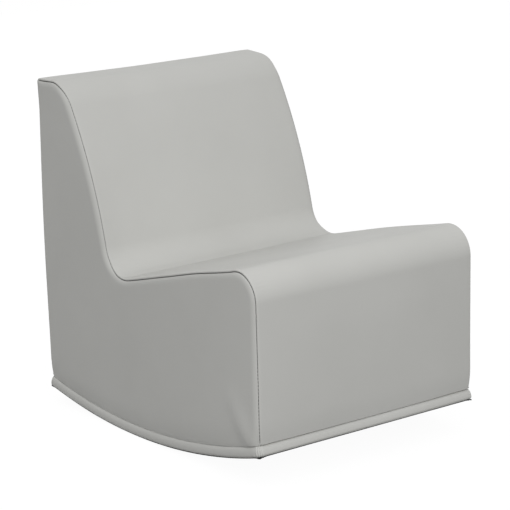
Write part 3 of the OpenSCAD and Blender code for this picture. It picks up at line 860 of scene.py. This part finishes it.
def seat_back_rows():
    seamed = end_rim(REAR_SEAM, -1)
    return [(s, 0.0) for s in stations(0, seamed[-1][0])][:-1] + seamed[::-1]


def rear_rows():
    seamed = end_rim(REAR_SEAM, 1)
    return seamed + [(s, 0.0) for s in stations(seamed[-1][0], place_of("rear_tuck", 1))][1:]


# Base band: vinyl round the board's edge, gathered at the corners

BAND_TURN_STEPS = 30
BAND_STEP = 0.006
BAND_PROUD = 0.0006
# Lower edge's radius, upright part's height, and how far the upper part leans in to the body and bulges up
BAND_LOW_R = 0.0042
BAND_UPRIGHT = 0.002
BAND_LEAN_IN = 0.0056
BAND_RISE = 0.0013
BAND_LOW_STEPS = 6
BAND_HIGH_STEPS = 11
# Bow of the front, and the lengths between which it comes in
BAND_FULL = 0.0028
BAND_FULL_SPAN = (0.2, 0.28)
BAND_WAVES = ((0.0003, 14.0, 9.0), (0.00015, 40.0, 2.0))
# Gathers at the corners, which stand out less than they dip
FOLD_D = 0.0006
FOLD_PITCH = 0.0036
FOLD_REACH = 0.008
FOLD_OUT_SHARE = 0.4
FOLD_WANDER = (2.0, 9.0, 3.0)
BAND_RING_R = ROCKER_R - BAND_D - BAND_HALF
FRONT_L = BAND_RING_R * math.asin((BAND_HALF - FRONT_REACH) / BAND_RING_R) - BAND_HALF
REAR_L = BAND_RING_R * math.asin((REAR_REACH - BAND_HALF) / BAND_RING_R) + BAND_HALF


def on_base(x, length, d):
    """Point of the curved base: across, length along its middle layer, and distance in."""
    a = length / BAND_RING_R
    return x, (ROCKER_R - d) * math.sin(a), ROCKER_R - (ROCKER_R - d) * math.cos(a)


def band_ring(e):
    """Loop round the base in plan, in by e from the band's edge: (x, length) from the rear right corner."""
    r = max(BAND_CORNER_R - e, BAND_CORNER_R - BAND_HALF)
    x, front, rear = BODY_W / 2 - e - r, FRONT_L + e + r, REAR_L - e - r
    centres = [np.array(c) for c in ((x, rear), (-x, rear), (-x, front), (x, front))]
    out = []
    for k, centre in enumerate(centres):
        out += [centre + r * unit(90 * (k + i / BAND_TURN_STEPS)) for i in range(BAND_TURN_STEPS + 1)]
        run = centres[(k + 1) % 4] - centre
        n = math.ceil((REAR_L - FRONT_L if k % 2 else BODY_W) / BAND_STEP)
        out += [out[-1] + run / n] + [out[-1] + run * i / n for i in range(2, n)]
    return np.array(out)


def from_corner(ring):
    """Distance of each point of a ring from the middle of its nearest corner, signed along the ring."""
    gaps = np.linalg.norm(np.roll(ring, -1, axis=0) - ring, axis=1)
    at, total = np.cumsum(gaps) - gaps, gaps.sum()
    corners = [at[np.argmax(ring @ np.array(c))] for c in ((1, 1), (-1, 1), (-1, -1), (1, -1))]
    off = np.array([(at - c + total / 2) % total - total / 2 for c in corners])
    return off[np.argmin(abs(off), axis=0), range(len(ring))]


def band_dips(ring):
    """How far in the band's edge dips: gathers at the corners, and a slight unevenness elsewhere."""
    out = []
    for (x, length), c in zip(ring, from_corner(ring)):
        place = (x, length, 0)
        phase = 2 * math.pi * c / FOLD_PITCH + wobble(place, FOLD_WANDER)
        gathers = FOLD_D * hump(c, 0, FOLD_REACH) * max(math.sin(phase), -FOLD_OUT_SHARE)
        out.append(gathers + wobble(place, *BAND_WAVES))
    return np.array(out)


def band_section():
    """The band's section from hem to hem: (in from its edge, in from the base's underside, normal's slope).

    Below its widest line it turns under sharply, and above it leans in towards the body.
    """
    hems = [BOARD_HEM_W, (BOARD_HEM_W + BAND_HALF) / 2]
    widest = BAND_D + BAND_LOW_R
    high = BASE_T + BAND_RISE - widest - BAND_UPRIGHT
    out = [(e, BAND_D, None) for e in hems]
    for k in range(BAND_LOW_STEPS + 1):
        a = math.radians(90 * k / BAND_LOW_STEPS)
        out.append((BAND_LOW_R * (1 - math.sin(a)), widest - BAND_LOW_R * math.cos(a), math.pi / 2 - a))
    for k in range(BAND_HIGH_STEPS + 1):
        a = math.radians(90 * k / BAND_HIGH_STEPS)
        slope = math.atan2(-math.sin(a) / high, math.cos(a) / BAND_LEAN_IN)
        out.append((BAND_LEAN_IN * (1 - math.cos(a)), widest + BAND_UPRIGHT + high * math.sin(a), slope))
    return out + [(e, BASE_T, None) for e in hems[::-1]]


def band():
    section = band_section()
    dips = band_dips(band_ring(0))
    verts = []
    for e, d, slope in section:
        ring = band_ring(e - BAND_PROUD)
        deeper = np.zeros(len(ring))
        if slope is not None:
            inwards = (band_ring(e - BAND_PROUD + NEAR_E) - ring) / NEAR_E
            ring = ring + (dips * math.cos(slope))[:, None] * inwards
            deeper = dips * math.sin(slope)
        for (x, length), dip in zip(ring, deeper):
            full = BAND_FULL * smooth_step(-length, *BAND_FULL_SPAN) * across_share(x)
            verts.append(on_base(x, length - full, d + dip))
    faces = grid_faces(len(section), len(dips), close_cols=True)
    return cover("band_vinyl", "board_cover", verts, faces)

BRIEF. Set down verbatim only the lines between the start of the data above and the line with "return [(s, 0.0)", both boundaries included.

RESULT BELOW.
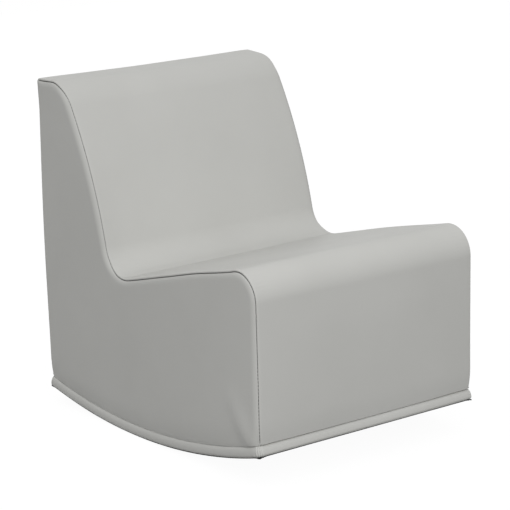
Write part 3 of the OpenSCAD and Blender code for this picture. It picks up at line 860 of scene.py. This part finishes it.
def seat_back_rows():
    seamed = end_rim(REAR_SEAM, -1)
    return [(s, 0.0) for s in stations(0, seamed[-1][0])][:-1] + seamed[::-1]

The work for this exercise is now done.